──────── Working data ────────

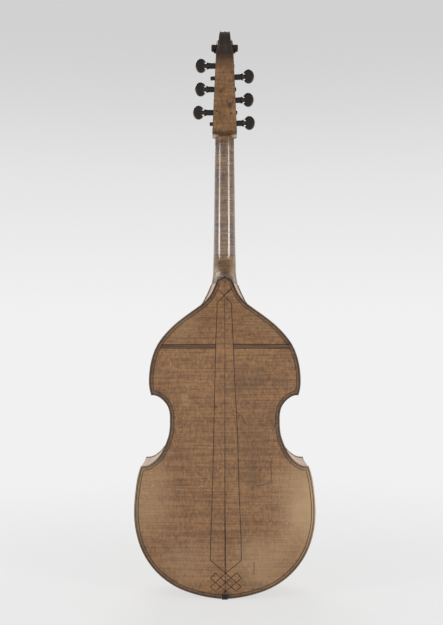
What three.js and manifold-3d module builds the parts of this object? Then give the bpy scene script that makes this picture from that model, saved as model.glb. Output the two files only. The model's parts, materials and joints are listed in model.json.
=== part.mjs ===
// A viola da gamba with six strings, standing on its tail: +Z runs up the neck, the flat back
// faces +Y and the arched belly faces -Y. The bass side is -X. Lengths are in millimetres.
// The origin is the middle of the flat outer face of the hook bar, the lowest face of the body.
import * as THREE from 'three';
import { mergeVertices } from 'three/addons/utils/BufferGeometryUtils.js';
import Module from 'manifold-3d';

const wasm = await Module();
wasm.setup();

// Heights of the body, one above the other
const tailFootProud = 1;
const lowerBoutHeight = 270;
const waistHeight = 143.5;
const bendRise = 98.5;
const slopeHeight = 132.5;
const buttonHeight = 15.5;
const buttonShoulder = 5;

// Widths and depths of the body; its other widths are shares of the widest
const lowerBoutWidth = 368.4;
const lowerCornerWidthShare = 0.924;
const waistWidthShare = 0.6053;
const upperCornerWidthShare = 0.8116;
const upperBoutWidthShare = 0.836;
const buttonWidth = 33;
const buttonFlare = 1.8;
const bodyDepth = 122;
const backLean = 40.3;

// Plates, ribs and what lines them
const backThickness = 3.5;
const bellyThickness = 4;
const archHeight = 16;
const archFullnessShare = 1.4;
const edgeOverhang = 1.5;
const ribThickness = 2;
const liningThickness = 2;
const liningDepth = 7;
const glueGap = 0.2;
const overrun = 30;

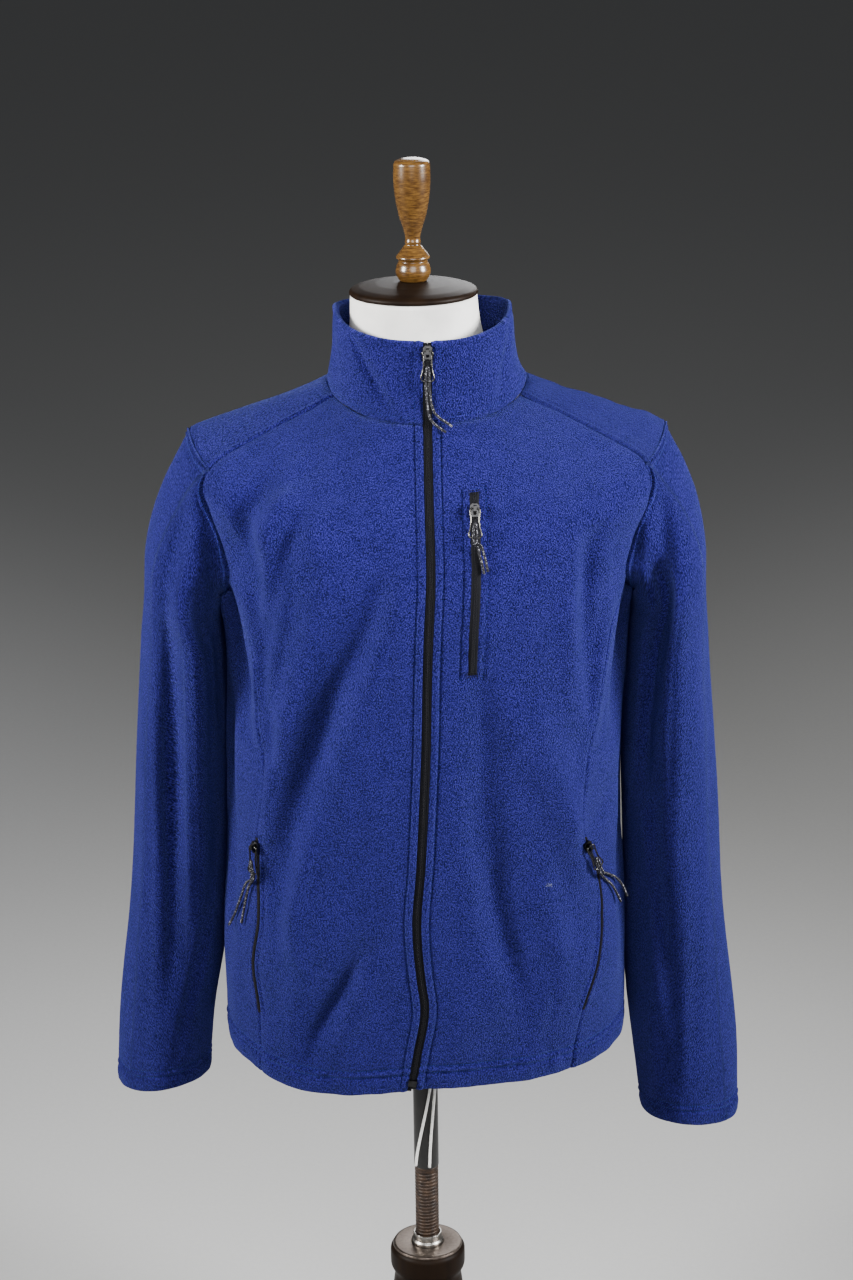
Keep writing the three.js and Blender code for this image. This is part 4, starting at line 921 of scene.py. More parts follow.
# Places on the jacket
def zip_place(side, height, distance, lift):
    """Place by the front zip. Height is 0 to 1 on the body and 1 to 2 on the collar."""
    side, height, distance, lift = np.broadcast_arrays(side, height, distance, lift)
    low = np.clip(height, 0, 1)
    body = body_point(side, around_at(RINGS, low, distance), low, lift)
    level = np.clip(height - 1, 0, 1)
    around = around_at(COLLAR_RINGS, level, distance)
    normal = ring_normal(COLLAR_RINGS, side, around, level)
    on_collar = ring_point(COLLAR_RINGS, side, around, level) + normal * lift[..., None]
    return np.where((height <= 1)[..., None], body, on_collar)


CLOTH = {}  # finished outer grids of the cloth, in millimetres, with their uv


def distance_to(points, line):
    """Shortest distance from each point of a grid to a line, whose points are a millimetre apart."""
    run = arc(line, 0)
    fine = points_at(line, run, np.arange(0, run[-1], 1.0))
    square = (fine**2).sum(1)
    near = [
        (block**2).sum(1) + (square[None] - 2 * block @ fine.T).min(1)
        for block in np.array_split(points.reshape(-1, 3), 30)
    ]
    return np.sqrt(np.maximum(np.concatenate(near), 0)).reshape(points.shape[:2])


def seam_relief(distance, welt=0.0, dip=1.5):
    """The cloth rolls down into a seam, minus the dip times a bell of the distance. Where the
    seam's allowances lie under it, a welt stands up beside it, with a trough at its far side."""
    total = -dip * gauss(distance, 1.7) + 0.3 * gauss(distance - 9, 6)
    total += welt * smooth((distance - 1.0) / 1.6) * smooth((WELT - distance) / 2.4)
    return total - 0.5 * welt * gauss(distance - WELT - 0.2, 1.2)


def rows_relief(distance, lines, depth, width):
    """A shallow trough along each line of stitching."""
    return -sum(depth * gauss(distance - at, width) for at in lines)


def drape(base, normals):
    """Height of the folds of DRAPE at each grid point. Each fold is a bell of the distance to
    its line, seen from the front, that fades towards the line's ends and where the cloth turns
    away from the front."""
    total = np.zeros(base.shape[:2])
    flat = base[..., (0, 2)]
    for height, width, line in DRAPE:
        way = resample([(x, 0.0, z) for x, z in line], DRAPE_POINTS)[:, (0, 2)]
        low, high = way.min(0) - DRAPE_REACH * width, way.max(0) + DRAPE_REACH * width
        near = np.all((flat > low) & (flat < high), -1)
        if near.any():
            square = ((flat[near][:, None] - way[None]) ** 2).sum(-1)
            along = np.clip(square.argmin(1) / (len(way) - 1), *DRAPE_ENDS)
            total[near] += height * np.exp(-square.min(1) / width**2) * swell(along, 0.5)
    return total * smooth((0.2 - normals[..., 1]) / 0.5)


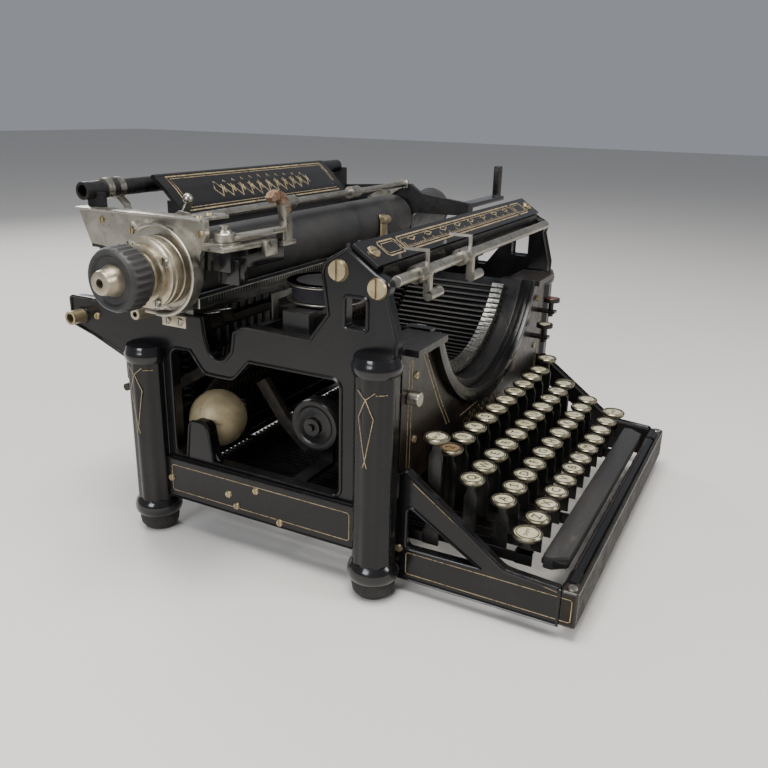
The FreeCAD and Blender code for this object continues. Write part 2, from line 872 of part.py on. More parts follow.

────────

Above are the records; please copy exactly their first line and each line after it through the line containing "const buttonShoulder = 5;", and no line after that.

**Problem solution**:
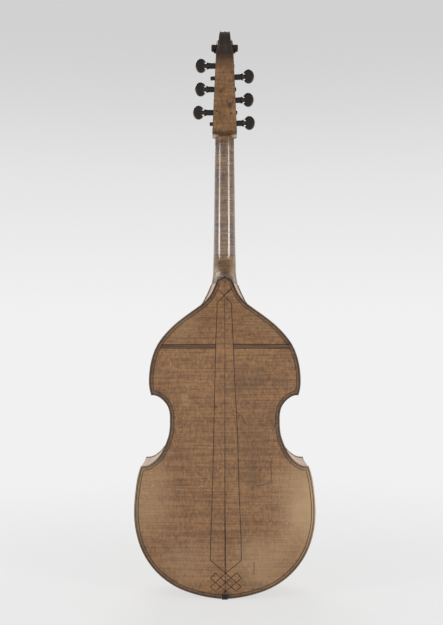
What three.js and manifold-3d module builds the parts of this object? Then give the bpy scene script that makes this picture from that model, saved as model.glb. Output the two files only. The model's parts, materials and joints are listed in model.json.
=== part.mjs ===
// A viola da gamba with six strings, standing on its tail: +Z runs up the neck, the flat back
// faces +Y and the arched belly faces -Y. The bass side is -X. Lengths are in millimetres.
// The origin is the middle of the flat outer face of the hook bar, the lowest face of the body.
import * as THREE from 'three';
import { mergeVertices } from 'three/addons/utils/BufferGeometryUtils.js';
import Module from 'manifold-3d';

const wasm = await Module();
wasm.setup();

// Heights of the body, one above the other
const tailFootProud = 1;
const lowerBoutHeight = 270;
const waistHeight = 143.5;
const bendRise = 98.5;
const slopeHeight = 132.5;
const buttonHeight = 15.5;
const buttonShoulder = 5;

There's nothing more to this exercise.